2020-09-25

愛の字義/『漢字なりたち図鑑 形から起源・由来を読み解く』円満字二郎


【愛】アイ

[会意]“後ろを向く”ことを表す「●」と、「心」と、“足”を意味する「●」を組み合わせた漢字が、変形したもの。本来の意味は“心残りがあって振り向きながら進む”ことだと考えられています。気になってしかたがないところから、“愛(あい)する”という意味で使われるようになりました。

【『漢字なりたち図鑑 形から起源・由来を読み解く』円満字二郎〈えんまんじ・じろう〉(誠文堂新光社、2014年)】

 伏せ字部分がわかりにくので画像を上げる。


 著者名はふざけたペンネームと思いきや本名のようだ。

 愛の字義は仏教の渇愛に近い。愛とは固執である。「愛(め)でる」と使えばピンとくるが、愛という語を日常で使うことはまずない。キリスト教で説くラブがわかりにくいのも愛が観念的である証左といっていいだろう。

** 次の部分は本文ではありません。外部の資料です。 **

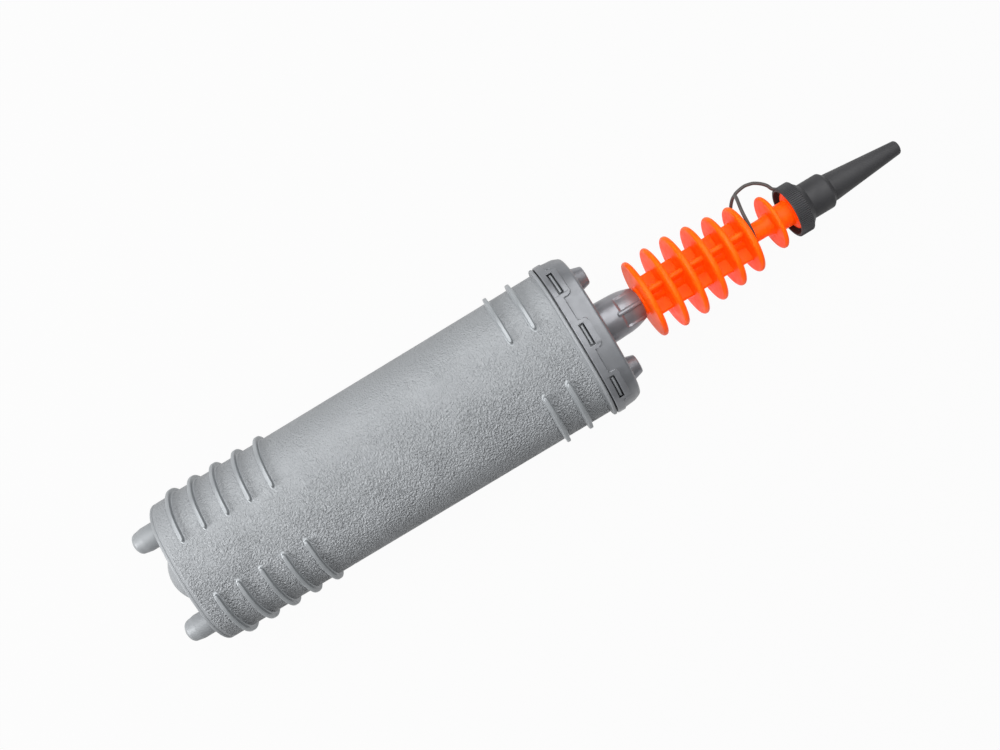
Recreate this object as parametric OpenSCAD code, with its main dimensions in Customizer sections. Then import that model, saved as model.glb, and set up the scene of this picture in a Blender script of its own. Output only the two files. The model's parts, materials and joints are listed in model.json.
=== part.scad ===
// Double-action hand air pump: an oval ribbed barrel that slides along a hollow rod.
// Each stroke, in or out, drives air through the piston, up the rod and out of the nozzle.
// The pump lies on its broad side: +X runs from the barrel's closed end to the nozzle,
// +Y points to the tether's side, +Z is up, and the origin is under the middle of the pump.

/* [Barrel] */
// Half the barrel's width across its broad side, at the closed end
body_half_width = 36.8; // [35:0.1:40]
// Length from the closed end to the rim that meets the cap
body_length = 213.6; // [180:0.1:240]
// How much further the wall stands out at the rim than at the closed end
body_draft = 0.7; // [0.2:0.1:1.2]
// Thickness of the barrel's wall
body_wall = 2.4; // [2:0.1:3]
// Thickness of the closed end
end_wall = 2.6; // [2:0.1:4]
// Radius of the edge round the closed end
end_edge = 1; // [0.8:0.1:1.9]
// Length of the neck that the cap snaps over
neck_length = 8.6; // [7.6:0.1:9]
// Thickness of the neck
neck_wall = 2.1; // [1.8:0.1:2.4]

/* [Barrel ribs] */
// How far the ribs stand out of the wall
rib_height = 2.4; // [1.6:0.1:3]
// Width of a rib
rib_width = 2.4; // [1.8:0.1:3]
// Angle on the broad sides' curve at which a rib stops; the plain strip lies beyond it
rib_stop = 80.4; // [78:0.1:84]
// Number of ribs near the closed end
grip_ribs = 5; // [2:1:8]
// Distance from the closed end to its first rib
grip_rib_start = 11.1; // [8:0.1:14]
// Spacing of the ribs near the closed end
grip_rib_pitch = 12; // [9:0.5:14]
// Number of ribs near the cap
mouth_ribs = 2; // [1:1:4]
// Distance from the rim back to its first rib
mouth_rib_start = 14.9; // [10:0.1:18]
// Spacing of the ribs near the cap
mouth_rib_pitch = 12.4; // [9:0.1:16]
// Width of the bead round the rim
bead_width = 2.6; // [2:0.1:3.4]
// How far the bead stands out of the wall
bead_height = 2.5; // [1.5:0.1:3]

/* [Closed-end valves] */
// Distance from the axis to each intake stub
stub_offset = 24.3; // [23.5:0.1:26]
// Radius of an intake stub
stub_radius = 6.2; // [6:0.1:6.5]
// Length of an intake stub, its rounded tip included
stub_length = 17.4; // [16:0.1:24]
// Radius of the round at a stub's tip
stub_round = 4.4; // [3:0.1:4.6]
// Radius of the air hole in a stub's tip
stub_hole = 1.5; // [1:0.1:1.6]
// Radius of the chamber inside a stub
stub_bore = 4.5; // [4.2:0.1:4.7]
// Radius of the dome's foot on the closed end
dome_foot = 16.5; // [15:0.1:16.8]
// Height of the dome
dome_height = 10.2; // [9:0.1:12]

/* [Cap] */
// Height of the cap from its lip to its face
cap_height = 13.2; // [12.8:0.1:16]
// Gap between the barrel's bead and the cap's lip
seam_gap = 0.5; // [0.3:0.1:0.8]
// Thickness of the cap's skirt
cap_wall = 2.2; // [2:0.1:2.8]
// Thickness of the cap's face
face_wall = 2.4; // [2:0.1:3]
// How much the skirt leans in towards the face
cap_draft = 0.7; // [0.2:0.1:0.9]
// Radius of the edge round the cap's face
cap_edge = 2.9; // [1:0.1:3]
// Height of the lip, from the seam
lip_height = 3.2; // [2.8:0.1:3.6]
// How far the lip stands out of the skirt
lip_rise = 0.6; // [0.4:0.1:1.2]
// Width of a snap window
window_width = 11.2; // [9:0.1:13]
// Height of a snap window
window_height = 2.7; // [2.4:0.1:3]
// Height of the lip left below a window
window_sill = 2.1; // [1.8:0.1:2.4]
// Distance from the middle window to each side window
window_spacing = 27.5; // [25:0.1:28]
// Width of the raised tab round a window
tab_width = 17; // [15:0.1:18]
// Height of the raised tab above the lip
tab_height = 4.4; // [4:0.1:5]

/* [Cap valves] */
// Distance from the axis to each cap stub
cap_stub_offset = 24.6; // [23.5:0.1:26]
// Radius of a cap stub at its foot
cap_stub_foot = 6.3; // [6:0.1:6.6]
// Radius of a cap stub at its tip
cap_stub_tip = 4.6; // [4.4:0.1:5]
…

 ブッダが示すのは慈悲であるが決して同苦することはない。なぜなら仏はありのままに苦を見つめるだけで、苦から離れた位置にいるためだ。我々はともすると情愛を求めるが、それは欠乏を補うためだ。ある種の承認欲求の現れと知るべきだ。

 愛が引きずるものであれば、それは好ましい足枷(あしかせ)でしかない。感情の昂(たか)ぶりは往々にして瞳を暗くする。過去と現在、他人と自分という比較に幸不幸の陥穽(かんせい)がある。愛よりも智慧が重い。